# Directions for this task
The answer is one number: how many lines hold the string "context".

# Collected material
■ ■ ■ ■ ■
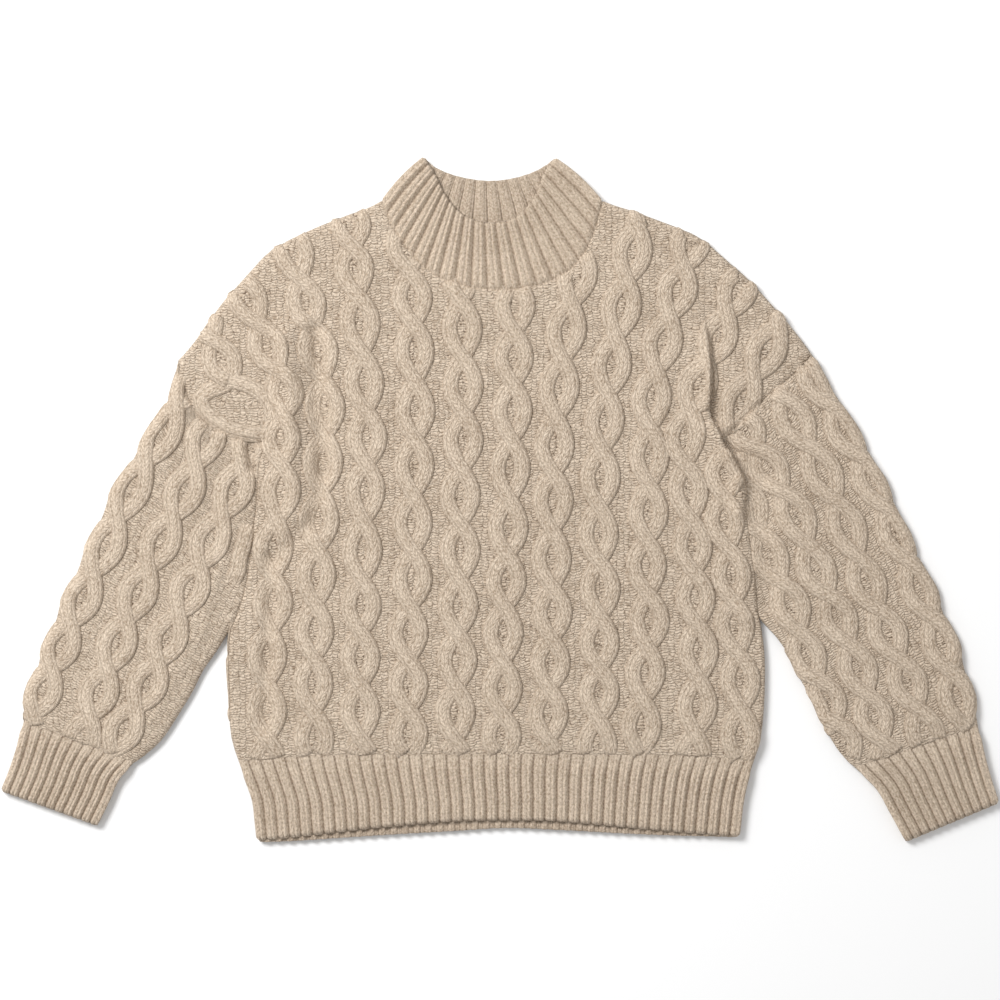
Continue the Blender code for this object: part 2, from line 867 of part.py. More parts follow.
def hem_spot(share, fraction, layer):
    """A place on the hem band: share from left to right, fraction from the seam down."""
    guess = HEM_LEFT + HEM_WIDTH * share
    height = hem_seam(guess) - SEAM_GAP
    height += (read_between(HEM_EDGE, guess, layer) - height) * fraction
    left = read_between(HEM_SIDES, height, 1)
    right = read_between(HEM_SIDES, height, 2)
    return Vector((left + (right - left) * share, height))


def layer_outline(spot, steps):
    """Once round a layer: across the top, down one side, back along the edge and up."""
    parts = [step / steps for step in range(steps)]
    return (
        [spot(part, 0) for part in parts]
        + [spot(1, part) for part in parts[:: steps // 4]]
        + [spot(1 - part, 1) for part in parts]
        + [spot(0, 1 - part) for part in parts[:: steps // 4]]
    )


def build_band(name, front_sheet, back_outline, ribbon):
    """A band of two layers that are joined along its folded sides."""
    front = to_object(slab(front_sheet, JOINED_BASE, False), name + "_upper", cutters)
    knit = new_material(name + "_knit", WOOL)
    solid = to_object(plain_layer(back_outline, 0, BACK_TOP), name, garment, knit)
    combine(solid, front, "UNION")
    combine(solid, space_between(name + "_space", ribbon, cutters, SPACE_LOW), "DIFFERENCE")


def hem_front_spot(share, fraction):
    return hem_spot(share, fraction, 1)


def hem_back_spot(share, fraction):
    place = hem_spot(share, fraction, 2)
    place.x -= LOWER_LAYER_INSET * (2 * share - 1)
    place.y -= LOWER_LAYER_INSET * (1 - fraction)
    return place


hem_columns = [[hem_front_spot(share, part / 8) for part in range(9)] for share in (0, 1)]
hem_seams = [[hem_front_spot(step / 24, 0) for step in range(25)]]
hem_front = ribbed_sheet(HEM_RIBS, HEM_ROWS, hem_front_spot, hem_columns, hem_seams)
beyond_hem = Vector((0, SPACE_BEYOND))
hem_ribbon = []
for share, inward in ((0, 1), (1, -1)):
    line = [hem_front_spot(share, part / 4) + Vector((inward * FOLD_INSET, 0)) for part in range(5)]
    hem_ribbon.append([line[0] + beyond_hem] + line + [line[-1] - beyond_hem])
build_band("hem_band", hem_front, layer_outline(hem_back_spot, 24), hem_ribbon)


# x and height along the neckband's open edge: the front's, and the back's behind it
COLLAR_FRONT_EDGE = (
    (-75, 688),
    (-64, 670),
    (-57, 655),
    (-48, 642),
    (-39, 633),
    (-25, 626),
    (-10, 623),
    (12, 627),
    (28, 640),
    (37, 655),
    (43, 671),
    (54, 687),
)
COLLAR_BACK_EDGE = (
    (-75, 688),
    (-67, 680),
    (-50, 672),
    (-30, 667),
    (-10, 665),
    (10, 667),
    (30, 672.5),
    (45, 680),
    (54, 687),
)
STEEP_GAP = 1.6  # more room where the neckline is steep
COLLAR_BOW = 2.5  # how far its folded sides bow outwards
COLLAR_RIBS = 19
COLLAR_ROWS = 5


def collar_spot(share, fraction, seam_path, edge_path):
    """A place on the neckband: share along its seam, fraction from the seam to the open edge."""
    seam = walk(seam_path, share)
    edge = walk(edge_path, share)
    along = (edge - seam).normalized()
    steep = min(max((abs(2 * share - 1) - 0.45) / 0.55, 0), 1)
    gap = SEAM_GAP + STEEP_GAP * math.sin(math.pi * steep)
    place = (seam + along * gap).lerp(edge, fraction)
    bow = COLLAR_BOW * math.sin(math.pi * fraction)
    place += Vector((-0.7, 0.7)) * bow * max(0.0, 1 - share * 6)
    place += Vector((0.66, 0.75)) * bow * max(0.0, 1 - (1 - share) * 6)
    return place


NECK_FRONT_PATH = with_lengths(NECK_FRONT)
NECK_BACK_PATH = with_lengths(NECK_BACK)
COLLAR_FRONT_PATH = with_lengths(COLLAR_FRONT_EDGE)
COLLAR_BACK_PATH = with_lengths(COLLAR_BACK_EDGE)


def collar_front_spot(share, fraction):
    return collar_spot(share, fraction, NECK_FRONT_PATH, COLLAR_FRONT_PATH)


def collar_back_spot(share, fraction):
    place = collar_spot(share, fraction, NECK_BACK_PATH, COLLAR_BACK_PATH)
    place.x -= LOWER_LAYER_INSET * (2 * share - 1)
    return place


collar_columns = [[collar_front_spot(share, part / 6) for part in range(7)] for share in (0, 1)]
collar_seams = [[collar_front_spot(step / 24, 0) for step in range(25)]]
collar_front = ribbed_sheet(COLLAR_RIBS, COLLAR_ROWS, collar_front_spot, collar_columns, collar_seams)
COLLAR_SPACE = (
    ((-126, 530), (-123, 643), (-107, 651), (-97, 661), (-87, 671), (-76, 680), (-66, 690), (-60, 710)),
    ((110, 530), (107, 643), (91, 651), (79, 660), (68, 669), (57, 678), (46, 690), (40, 710)),
)
collar_ribbon = [[Vector(point) for point in line] for line in COLLAR_SPACE]
build_band("neckband", collar_front, layer_outline(collar_back_spot, 24), collar_ribbon)
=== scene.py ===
# %% [markdown]
# # A chunky cable knit sweater, laid flat
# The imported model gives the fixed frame: front, back, two sleeves and four ribbed bands. This file
# dresses it as real knitting. The plain ground of each panel is one thin shell, every cable is two
# strands that really pass over and under each other, and every rib is raised in the mesh.
# Lengths below are in millimetres: x from the middle line, height up from the lowest corner.

# %% Load the frame
import math

import bmesh
import bpy
import numpy as np
from mathutils import Matrix


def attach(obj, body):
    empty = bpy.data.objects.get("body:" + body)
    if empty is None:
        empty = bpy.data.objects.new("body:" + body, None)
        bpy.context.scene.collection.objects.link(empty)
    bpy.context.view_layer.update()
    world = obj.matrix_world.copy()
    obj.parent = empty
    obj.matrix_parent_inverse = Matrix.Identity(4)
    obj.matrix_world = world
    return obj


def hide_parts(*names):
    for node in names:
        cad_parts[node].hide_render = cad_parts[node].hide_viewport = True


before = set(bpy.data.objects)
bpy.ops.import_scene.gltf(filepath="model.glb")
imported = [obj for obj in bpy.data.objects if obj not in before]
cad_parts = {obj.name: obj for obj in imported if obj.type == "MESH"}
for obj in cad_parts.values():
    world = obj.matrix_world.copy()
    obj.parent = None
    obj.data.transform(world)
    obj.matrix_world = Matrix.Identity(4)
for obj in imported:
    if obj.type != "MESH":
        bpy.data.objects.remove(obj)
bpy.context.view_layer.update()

MM = 0.001
HALF_HEIGHT = 345.5  # from the lowest corner up to the frame's middle

# %% [markdown]
# ## Sizes of the knitting
# A knitter works from a chart: how far apart the cables stand, at which rows they open and cross,
# and the outline of each panel. Short tables hold the same facts here, one row for each section.

# %% Thicknesses and cables
MIDDLE = 5.9  # height of the folded edges, where the two layers meet
FRONT_DEPTH = 4.5  # from there up to the knit ground of the front
BACK_DEPTH = 3.4  # and down to that of the back
WALL = 2.4  # thickness of the knit ground
TUCK_REACH = 11.0  # how far beside a deep fold the cloth rises or drops
TUCK_EDGE = 2.2  # how sharp its edge is
FOLD_REACH = 9.0  # width over which the cloth rolls down to a free folded edge
PRESSED_REACH = 5.5  # the same where body and sleeve press on each other
SHARP_REACH = 3.5  # and of the right side, which lies over the sleeve
SEAM_REACH = 6.0  # over which creases fade towards a seam
FLOOR_CLEAR = 0.1  # what presses on the floor is flattened towards this height
FLOOR_EASE = 0.35  # from this far above it
TUCK = 1.2  # how far one panel's edge is tucked under the next at a seam

STRAND_HALF = 8.0  # half the width of a strand
STRAND_SWING = 12.4  # how far its middle swings from the middle of the cable
CABLE_RISE = 4.1
CROSSING_LEAN = 1.1  # the strand on top rises by this, the one below sinks by it
EYE_RISE = 0.8  # of the ground that swells inside a cable's eye
EYE_HALF = (8.0, 17.0)  # half its width and half its height
ROW_HEIGHT = 4.7  # of one row of stitches
PURL_HEIGHT = 2.8  # of one ridge of the ground
STITCH_WIDTH = 6.2
print("a cable is", 2 * (STRAND_HALF + STRAND_SWING), "mm wide and stands", CABLE_RISE, "mm up")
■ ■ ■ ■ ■
# Answer to this exercise
3